The chorus Hugill gives for the Limerick Shanty derives from Van Ambergh's Menagerie: A Comic Song, written for voice and piano by W.J. Wetmore and published in Brooklyn, 1865 (link). Isaac Van Ambergh (1811–65) was a lion tamer and circus pioneer famed for his travelling menagerie.

The song's chorus runs:

The elephant now moves round, the music begins to play,
Them boys around the monkey cage had better keep away.


The verses are amusing, but not limericks. I will leave it to another to compare the melody to Hugill.

--

The song seems to have achieved immediate popularity. It is, for instance, one of the few songs without an explicit connection to the university published in Carmina Yalensia: A Complete and Accurate Collection of Yale College Songs (1867), with a slightly different text.

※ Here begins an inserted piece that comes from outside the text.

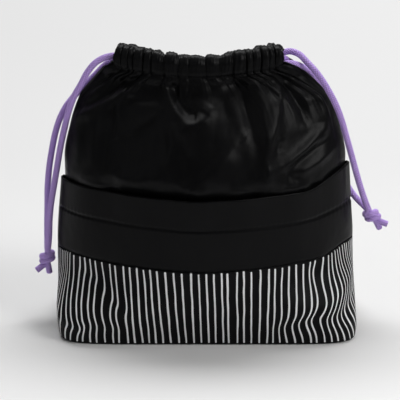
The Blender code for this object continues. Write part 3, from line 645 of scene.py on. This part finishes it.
# Creases of the striped foot: stops of (across, height, sideways push, relief), then the reach above and
# below
FOOT_CREASES = (
    ((-0.118, 0.0600, 0.0, 0.0), (-0.103, 0.0540, 0.0022, 0.0008), (-0.088, 0.0495, 0.0024, 0.0008),
     (-0.080, 0.0430, 0.0024, 0.0008), (-0.072, 0.0387, 0.0022, 0.0007), (-0.064, 0.0335, 0.0017, 0.0004),
     (-0.056, 0.0300, 0.0, 0.0), 0.0085, 0.0055),
    ((-0.124, 0.0340, -0.0010, -0.0004), (-0.105, 0.0330, -0.0018, -0.0008),
     (-0.094, 0.0310, -0.0016, -0.0007), (-0.082, 0.0280, -0.0010, -0.0004),
     (-0.070, 0.0240, -0.0006, 0.0), (-0.060, 0.0200, 0.0, 0.0), 0.0080, 0.0070),
    ((-0.132, 0.0230, 0.0, 0.0), (-0.122, 0.0205, 0.0030, 0.0014), (-0.110, 0.0165, 0.0034, 0.0016),
     (-0.100, 0.0140, 0.0028, 0.0012), (-0.092, 0.0170, 0.0012, 0.0006), (-0.080, 0.0160, 0.0010, 0.0004),
     (-0.070, 0.0150, 0.0006, 0.0), (-0.060, 0.0140, 0.0, 0.0), 0.0045, 0.0055),
    ((0.050, 0.0130, 0.0, 0.0), (0.062, 0.0150, -0.0028, -0.0012), (0.075, 0.0185, -0.0040, -0.0020),
     (0.088, 0.0212, -0.0040, -0.0022), (0.095, 0.0195, -0.0036, -0.0018),
     (0.104, 0.0200, -0.0042, -0.0022), (0.120, 0.0245, -0.0046, -0.0026),
     (0.138, 0.0290, -0.0030, -0.0020), (0.152, 0.0310, 0.0, 0.0), 0.0062, 0.0100),
    ((0.082, 0.0340, 0.0, 0.0), (0.098, 0.0330, 0.0012, 0.0012), (0.115, 0.0370, 0.0016, 0.0018),
     (0.135, 0.0420, 0.0010, 0.0012), (0.150, 0.0440, 0.0, 0.0), 0.0080, 0.0050),
    ((0.084, 0.0500, 0.0, 0.0), (0.090, 0.0520, -0.0016, -0.0006), (0.096, 0.0520, -0.0018, -0.0008),
     (0.104, 0.0500, 0.0, 0.0), 0.0100, 0.0100),
)


def foot_crease(across, height, part):
    """The creases' sideways push (part 2) or relief (part 3) along a row of the striped foot."""
    moved = np.zeros_like(across)
    for crease in FOOT_CREASES:
        stops, above, below = np.array(crease[:-2]), crease[-2], crease[-1]
        up = height - np.interp(across, stops[:, 0], stops[:, 1])
        amount = np.interp(across, stops[:, 0], stops[:, part])
        moved += amount * hump(up, np.where(up > 0, above, below))
    return moved


def foot_curve(height, shares, side):
    """plan_curve of the striped foot."""
    half = foot_size(height, FOOT_HALF, BELLY_HALF, POCKET_HALF)
    reach = foot_size(height, FOOT_REACH, BELLY_REACH, POCKET_REACH)
    return plan_curve(height, half, reach, shares, 2 * SEAM_GAP, side, FOOT_SQUARENESS)


def spots_along(curve, length, places):
    """How far along a row, from its middle, these places across lie."""
    run = np.linspace(-length / 2, length / 2, len(curve))
    return np.interp(places, curve[:, 0], run)


def foot_rows(side, columns, heights):
    """Rows of the foot with their creases, and each point's place across the flat cloth."""
    shares = np.linspace(0.0, 1.0, columns + 1)
    ease = ramp(from_end(shares), 0.0, 0.04)
    lines = np.array(STRIPE_LINES)
    floor_curve, _, floor_length = foot_curve(0.0, shares, 1)
    spots = spots_along(floor_curve, floor_length, lines[:, 1])
    spots = np.concatenate([[-FOOT_FLAT / 2], spots, [FOOT_FLAT / 2]])
    rows, places = [], []
    for height in heights:
        curve, normals, length = foot_curve(height, shares, side)
        across = (shares - 0.5) * length
        relief = foot_crease(side * across, height, 3)
        relief = relief + 0.4 * creases(curve[:, 0], height, 9)
        relief = ease * relief * ramp(height, 0.0, 0.010) * (1 - ramp(height, 0.055, 0.064))
        relief = relief - 0.0006 * ease * hump(height - SEAM_HEIGHT, 0.0011)
        relief = relief - 0.0011 * (1 - min(height / 0.0016, 1.0)) ** 2
        rows.append(row_of(curve, normals, height + corner_lift(side * curve[:, 0], height), relief))
        up = height / SEAM_HEIGHT
        straight, _, _ = foot_curve(height, shares, 1)
        lying = spots_along(straight, length, lines[:, 0] * up + lines[:, 1] * (1 - up))
        lying = np.concatenate([[-length / 2], lying, [length / 2]])
        pushed = side * across - foot_crease(side * across, height, 2)
        places.append(side * np.interp(pushed, lying, spots))
    return rows, np.array(places)


def stripe_panel(name, replaced, side, finish):
    """A striped panel of the foot, from the floor to the seam."""
    heights = np.linspace(0.0, SEAM_HEIGHT - 0.0001, 64)
    rows, places = foot_rows(side, 340, heights)
    rows = turned_edges(rows)
    places = np.pad(places, ((0, 0), (len(TURNED_EDGE),) * 2), mode="edge")
    flat, length = cloth_flat(rows, FOOT_FLAT)
    flat[:, :, 0] = places
    flat[:, :, 1] *= SEAM_HEIGHT / length
    points = np.array(rows) if side > 0 else half_turn(np.array(rows))
    piece = sewn(name, points, flat, finish, "striped_cloth", replaced)


def base_sheet(finish):
    """The flat base, slightly hollow, cut to lie inside the foot."""
    inset = CLOTH + 0.0009
    half, reach = FOOT_HALF - inset, FOOT_REACH - inset
    rows = []
    for turn in np.linspace(-1.0, 1.0, 61):
        y = reach * 0.992 * math.sin(turn * math.pi / 2)
        wide = half * (1 - abs(y / reach) ** BASE_SQUARENESS) ** (1 / BASE_SQUARENESS)
        x = FOOT_LEAN + wide * np.linspace(-1.0, 1.0, 101)
        sag = 0.0004 * (1 - np.linspace(-1.0, 1.0, 101) ** 2) * (1 - turn * turn)
        rows.append(np.column_stack([x, np.full_like(x, y), BASE_THICKNESS - sag]))
    points = np.array(rows)
    piece = sewn("base_sheet", points, points[:, :, :2], finish, "base_cloth", "base_panel")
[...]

The song retained enough currency in later decades that it was parodied, for instance, in this February 1887 advertisement in the Cambridge Herald, an Ohio newspaper:

The Elephant now moves round,
The Band begins to play,
And people wanting to buy goods cheap
Had better not stay away!


If the OCR transcription is to be trusted, a notice in the July 5, 1899 Pittsburgh Press similarly reads:

The Elephant Now Moves Round,
The band begins to play,
The Elks Street Fair is coming
And don't you stay away


Such references continued to made into the twentieth century.

--

In his 1905 novel The Lady Navigators: And Incidentally the Man with the Nubble Brow, Edward Noble is the first I can find to pair the chorus with limericks (and in a maritime context as well, though not a chanteying one). In the novel, the ship's crew make a game of trading limericks (of insufficient quality and sufficient rarity to perhaps stem from the author's own experience—Noble, a contemporary and acquaintance of Conrad, spent 16 years at sea) to this delightful permutation of the chorus:

Oh, the elephant walks around
And the band begins to play
The silly young geese go quack, quack, quack—
And the donkey shouts haw-hay.


The sequence begins on page 101.

--

This is just a cursory bit of research. I expect a more comprehensive search might yield more further results.

--

Bonus reference to the 1927 death of a Captain Eric Atterling of the Swedish motorship Santos in the July 11 edition of the Oakland Tribune. Perhaps Hugill's informant?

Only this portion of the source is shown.